**Task brief:** Write out all the material exactly. Leave nothing out.

+---+

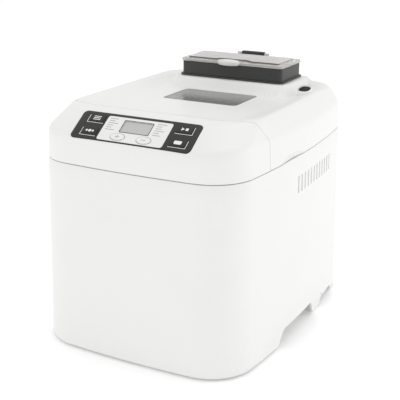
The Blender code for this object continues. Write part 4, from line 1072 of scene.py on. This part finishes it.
def fine_pan():
    """The bread pan: tapered, with a rolled rim, two bosses for the handle and a hole for the shaft."""
    foot, mouth, wall = (60 * mm, 78 * mm), (68 * mm, 86 * mm), 1.4 * mm
    low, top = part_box("bread_pan")

    def ring(half, radius, inset, z):
        return at(rounded((half[0] - inset, half[1] - inset), radius - inset, AXIS, 10), z)

    rings = [
        ring(foot, 18 * mm, 3 * mm, low.z),
        ring(foot, 18 * mm, 0.8 * mm, low.z + 0.8 * mm),
        ring(foot, 18 * mm, 0, low.z + 3 * mm),
        ring(mouth, 22 * mm, 0, top.z - 3 * mm),
        ring(mouth, 22 * mm, -2.4 * mm, top.z - 2.8 * mm),
        ring(mouth, 22 * mm, -3 * mm, top.z - 2 * mm),
        ring(mouth, 22 * mm, -3 * mm, top.z - 1 * mm),
        ring(mouth, 22 * mm, -2 * mm, top.z),
        ring(mouth, 22 * mm, 0.6 * mm, top.z),
        ring(mouth, 22 * mm, wall, top.z - 0.8 * mm),
        ring(foot, 18 * mm, wall, low.z + 5 * mm),
        ring(foot, 18 * mm, wall + 1 * mm, low.z + 2.4 * mm),
        ring(foot, 18 * mm, wall + 3.4 * mm, low.z + wall),
    ]
    pan = loft("pan_body", rings)
    handle_z, boss_radius, bore_radius = 158 * mm, 4.4 * mm, 2.35 * mm
    adds, holes = [], [[at(oval((4.4 * mm, 4.4 * mm), AXIS, 24), z * mm) for z in (55, 70)]]
    for side in (-1, 1):
        boss = oval((boss_radius, boss_radius), (0, handle_z), 24)
        ends = (AXIS[1] + side * 84.8 * mm, AXIS[1] + side * 89.4 * mm)
        adds.append(loft(f"boss_{side}", along_y(boss, ends)))
        bore = oval((bore_radius, bore_radius), (0, handle_z), 20)
        holes.append(along_y(bore, (AXIS[1] + side * 86.4 * mm, AXIS[1] + side * 92 * mm)))
    carve(pan, adds=tuple(adds), cuts=(lofts("cut_pan", holes),), sharp=32)
    dress(pan, "nonstick_coating", "pan", "bread_pan")


def fine_chamber():
    """The oven's sheet tub, with holes for the shaft, the heating element and the sensor."""
    low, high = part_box("oven_chamber")
    half, corner, sheet = (95 * mm, 101 * mm), 22 * mm, 1.2 * mm

    def ring(inset, z):
        return at(rounded((half[0] - inset, half[1] - inset), corner - inset, AXIS, 10), z)

    rings = [
        ring(3 * mm, low.z),
        ring(0.8 * mm, low.z + 0.8 * mm),
        ring(0, low.z + 3 * mm),
        ring(0, high.z - sheet),
        ring(-4 * mm, high.z - sheet),
        ring(-4 * mm, high.z),
        ring(sheet, high.z),
        ring(sheet, low.z + 4 * mm),
        ring(sheet + 0.9 * mm, low.z + 2 * mm),
        ring(sheet + 3 * mm, low.z + sheet),
    ]
    tub = loft("chamber_tub", rings)
    front = AXIS[1] - half[1]
    holes = [[at(oval((4.4 * mm, 4.4 * mm), AXIS, 20), z * mm) for z in (45, 58)]]
    for x, z, radius in ((-14, 85, 3.45), (14, 85, 3.45), (45, 120, 2.85)):
        shape = oval((radius * mm, radius * mm), (x * mm, z * mm), 20)
        holes.append(along_y(shape, (front - 5 * mm, front + 5 * mm)))
    carve(tub, cuts=(lofts("cut_tub", holes),), sharp=32)
    dress(tub, "sheet_steel", "housing", "oven_chamber")


def screws():
    """A screw head low on each side of the skirt."""
    y, z = 69 * mm, 13 * mm
    wall = side_wall_x(y, z)
    rim, face = oval((1.9 * mm, 1.9 * mm), (y, z), 24), oval((1.4 * mm, 1.4 * mm), (y, z), 24)
    for name, side in (("screw_left", -1), ("screw_right", 1)):
        rings = along_x(rim, (side * (wall - 0.5 * mm), side * (wall + 0.15 * mm)))
        rings += along_x(face, (side * (wall + 0.45 * mm),))
        dress(loft(name, rings), "bright_steel", "housing")


def side_wall_x(y, z):
    """How far out the side wall is at a height, on the side's bow."""
    reach = SIDE_BOW + FLARE * (SEAM_Z - z)
    return HALF_WIDTH - SIDE_BOW + math.sqrt(reach**2 - y**2)


def cad_finishes():
    """Every CAD node that still shows takes its slot's material."""
    slots = {row["node"]: row["material_slot"] for row in frame["record"]["subparts"]}
    for name, node in frame["nodes"].items():
        node.data.materials.clear()
        node.data.materials.append(MATERIALS[slots[name]])


# ---------------------------------------------------------------- studio


def studio():
    """White floor, even surround, three soft lights and the camera."""
    bm = bmesh.new()
    bmesh.ops.create_grid(bm, x_segments=2, y_segments=2, size=30)
    floor = finish_mesh("floor", bm)
    paper = grained("floor_white", (0.90, 0.90, 0.90), 0.75, grain=200, depth=0.01 * mm, vary=0.004)
    fill(paper.node_tree.nodes["Principled BSDF"], Emission_Color=(1, 1, 1, 1), Emission_Strength=0.21)
    floor.data.materials.append(paper)

    world = bpy.data.worlds.new("studio")
    bpy.context.scene.world = world
    world.use_nodes = True
    fill(world.node_tree.nodes["Background"], Color=(1, 1, 1, 1), Strength=0.87)

    def softbox(name, place, target, size, power):
        light = bpy.data.lights.new(name, "AREA")
        light.shape = "RECTANGLE"
        light.size, light.size_y = size
        light.energy = power
        obj = bpy.data.objects.new(name, light)
        bpy.context.scene.collection.objects.link(obj)
        obj.location = place
        obj.rotation_euler = (Vector(target) - Vector(place)).to_track_quat("-Z", "Y").to_euler()

    softbox("softbox_right", (1.8, 1.0, 0.7), (0, 0, 0.15), (1.4, 1.4), 4.8)
    softbox("softbox_top", (0.2, 0.6, 2.4), (0, 0, 0.1), (2.0, 2.0), 8)
    softbox("softbox_left", (-1.8, -1.8, 1.2), (0, 0, 0.15), (1.4, 1.4), 4.5)

    camera_data = bpy.data.cameras.new("camera")
    camera_data.sensor_width = 36
    camera_data.lens = 79.45
    camera_data.clip_end = 50
    camera = bpy.data.objects.new("camera", camera_data)
    bpy.context.scene.collection.objects.link(camera)
    place = (0.45064, -0.86098, 0.45622)
    yaw, pitch, roll = math.radians(27.798), math.radians(18.458), math.radians(0.316)
    ahead = Vector((-math.sin(yaw) * math.cos(pitch), math.cos(yaw) * math.cos(pitch), -math.sin(pitch)))
    level = Vector((math.cos(yaw), math.sin(yaw), 0))
    upright = level.cross(ahead)
    right = level * math.cos(roll) + upright * math.sin(roll)
    up = upright * math.cos(roll) - level * math.sin(roll)
    turn = Matrix((right, up, -ahead)).transposed().to_4x4()
    camera.matrix_world = Matrix.Translation(place) @ turn
    bpy.context.scene.camera = camera
    bpy.context.scene.view_settings.view_transform = "Standard"


studio()
housing_shell()
deck_shell()
lid_cover()
panel()
keys()
panel_print()
dispenser_body()
dispenser_window()
vent_hood()
fine_pan()
fine_chamber()
screws()
louvre_screens()
cad_finishes()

+---+

**Result:**
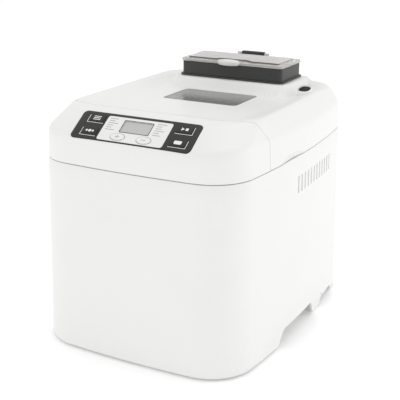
The Blender code for this object continues. Write part 4, from line 1072 of scene.py on. This part finishes it.
def fine_pan():
    """The bread pan: tapered, with a rolled rim, two bosses for the handle and a hole for the shaft."""
    foot, mouth, wall = (60 * mm, 78 * mm), (68 * mm, 86 * mm), 1.4 * mm
    low, top = part_box("bread_pan")

    def ring(half, radius, inset, z):
        return at(rounded((half[0] - inset, half[1] - inset), radius - inset, AXIS, 10), z)

    rings = [
        ring(foot, 18 * mm, 3 * mm, low.z),
        ring(foot, 18 * mm, 0.8 * mm, low.z + 0.8 * mm),
        ring(foot, 18 * mm, 0, low.z + 3 * mm),
        ring(mouth, 22 * mm, 0, top.z - 3 * mm),
        ring(mouth, 22 * mm, -2.4 * mm, top.z - 2.8 * mm),
        ring(mouth, 22 * mm, -3 * mm, top.z - 2 * mm),
        ring(mouth, 22 * mm, -3 * mm, top.z - 1 * mm),
        ring(mouth, 22 * mm, -2 * mm, top.z),
        ring(mouth, 22 * mm, 0.6 * mm, top.z),
        ring(mouth, 22 * mm, wall, top.z - 0.8 * mm),
        ring(foot, 18 * mm, wall, low.z + 5 * mm),
        ring(foot, 18 * mm, wall + 1 * mm, low.z + 2.4 * mm),
        ring(foot, 18 * mm, wall + 3.4 * mm, low.z + wall),
    ]
    pan = loft("pan_body", rings)
    handle_z, boss_radius, bore_radius = 158 * mm, 4.4 * mm, 2.35 * mm
    adds, holes = [], [[at(oval((4.4 * mm, 4.4 * mm), AXIS, 24), z * mm) for z in (55, 70)]]
    for side in (-1, 1):
        boss = oval((boss_radius, boss_radius), (0, handle_z), 24)
        ends = (AXIS[1] + side * 84.8 * mm, AXIS[1] + side * 89.4 * mm)
        adds.append(loft(f"boss_{side}", along_y(boss, ends)))
        bore = oval((bore_radius, bore_radius), (0, handle_z), 20)
        holes.append(along_y(bore, (AXIS[1] + side * 86.4 * mm, AXIS[1] + side * 92 * mm)))
    carve(pan, adds=tuple(adds), cuts=(lofts("cut_pan", holes),), sharp=32)
    dress(pan, "nonstick_coating", "pan", "bread_pan")


def fine_chamber():
    """The oven's sheet tub, with holes for the shaft, the heating element and the sensor."""
    low, high = part_box("oven_chamber")
    half, corner, sheet = (95 * mm, 101 * mm), 22 * mm, 1.2 * mm

    def ring(inset, z):
        return at(rounded((half[0] - inset, half[1] - inset), corner - inset, AXIS, 10), z)

    rings = [
        ring(3 * mm, low.z),
        ring(0.8 * mm, low.z + 0.8 * mm),
        ring(0, low.z + 3 * mm),
        ring(0, high.z - sheet),
        ring(-4 * mm, high.z - sheet),
        ring(-4 * mm, high.z),
        ring(sheet, high.z),
        ring(sheet, low.z + 4 * mm),
        ring(sheet + 0.9 * mm, low.z + 2 * mm),
        ring(sheet + 3 * mm, low.z + sheet),
    ]
    tub = loft("chamber_tub", rings)
    front = AXIS[1] - half[1]
    holes = [[at(oval((4.4 * mm, 4.4 * mm), AXIS, 20), z * mm) for z in (45, 58)]]
    for x, z, radius in ((-14, 85, 3.45), (14, 85, 3.45), (45, 120, 2.85)):
        shape = oval((radius * mm, radius * mm), (x * mm, z * mm), 20)
        holes.append(along_y(shape, (front - 5 * mm, front + 5 * mm)))
    carve(tub, cuts=(lofts("cut_tub", holes),), sharp=32)
    dress(tub, "sheet_steel", "housing", "oven_chamber")


def screws():
    """A screw head low on each side of the skirt."""
    y, z = 69 * mm, 13 * mm
    wall = side_wall_x(y, z)
    rim, face = oval((1.9 * mm, 1.9 * mm), (y, z), 24), oval((1.4 * mm, 1.4 * mm), (y, z), 24)
    for name, side in (("screw_left", -1), ("screw_right", 1)):
        rings = along_x(rim, (side * (wall - 0.5 * mm), side * (wall + 0.15 * mm)))
        rings += along_x(face, (side * (wall + 0.45 * mm),))
        dress(loft(name, rings), "bright_steel", "housing")


def side_wall_x(y, z):
    """How far out the side wall is at a height, on the side's bow."""
    reach = SIDE_BOW + FLARE * (SEAM_Z - z)
    return HALF_WIDTH - SIDE_BOW + math.sqrt(reach**2 - y**2)


def cad_finishes():
    """Every CAD node that still shows takes its slot's material."""
    slots = {row["node"]: row["material_slot"] for row in frame["record"]["subparts"]}
    for name, node in frame["nodes"].items():
        node.data.materials.clear()
        node.data.materials.append(MATERIALS[slots[name]])


# ---------------------------------------------------------------- studio


def studio():
    """White floor, even surround, three soft lights and the camera."""
    bm = bmesh.new()
    bmesh.ops.create_grid(bm, x_segments=2, y_segments=2, size=30)
    floor = finish_mesh("floor", bm)
    paper = grained("floor_white", (0.90, 0.90, 0.90), 0.75, grain=200, depth=0.01 * mm, vary=0.004)
    fill(paper.node_tree.nodes["Principled BSDF"], Emission_Color=(1, 1, 1, 1), Emission_Strength=0.21)
    floor.data.materials.append(paper)

    world = bpy.data.worlds.new("studio")
    bpy.context.scene.world = world
    world.use_nodes = True
    fill(world.node_tree.nodes["Background"], Color=(1, 1, 1, 1), Strength=0.87)

    def softbox(name, place, target, size, power):
        light = bpy.data.lights.new(name, "AREA")
        light.shape = "RECTANGLE"
        light.size, light.size_y = size
        light.energy = power
        obj = bpy.data.objects.new(name, light)
        bpy.context.scene.collection.objects.link(obj)
        obj.location = place
        obj.rotation_euler = (Vector(target) - Vector(place)).to_track_quat("-Z", "Y").to_euler()

    softbox("softbox_right", (1.8, 1.0, 0.7), (0, 0, 0.15), (1.4, 1.4), 4.8)
    softbox("softbox_top", (0.2, 0.6, 2.4), (0, 0, 0.1), (2.0, 2.0), 8)
    softbox("softbox_left", (-1.8, -1.8, 1.2), (0, 0, 0.15), (1.4, 1.4), 4.5)

    camera_data = bpy.data.cameras.new("camera")
    camera_data.sensor_width = 36
    camera_data.lens = 79.45
    camera_data.clip_end = 50
    camera = bpy.data.objects.new("camera", camera_data)
    bpy.context.scene.collection.objects.link(camera)
    place = (0.45064, -0.86098, 0.45622)
    yaw, pitch, roll = math.radians(27.798), math.radians(18.458), math.radians(0.316)
    ahead = Vector((-math.sin(yaw) * math.cos(pitch), math.cos(yaw) * math.cos(pitch), -math.sin(pitch)))
    level = Vector((math.cos(yaw), math.sin(yaw), 0))
    upright = level.cross(ahead)
    right = level * math.cos(roll) + upright * math.sin(roll)
    up = upright * math.cos(roll) - level * math.sin(roll)
    turn = Matrix((right, up, -ahead)).transposed().to_4x4()
    camera.matrix_world = Matrix.Translation(place) @ turn
    bpy.context.scene.camera = camera
    bpy.context.scene.view_settings.view_transform = "Standard"


studio()
housing_shell()
deck_shell()
lid_cover()
panel()
keys()
panel_print()
dispenser_body()
dispenser_window()
vent_hood()
fine_pan()
fine_chamber()
screws()
louvre_screens()
cad_finishes()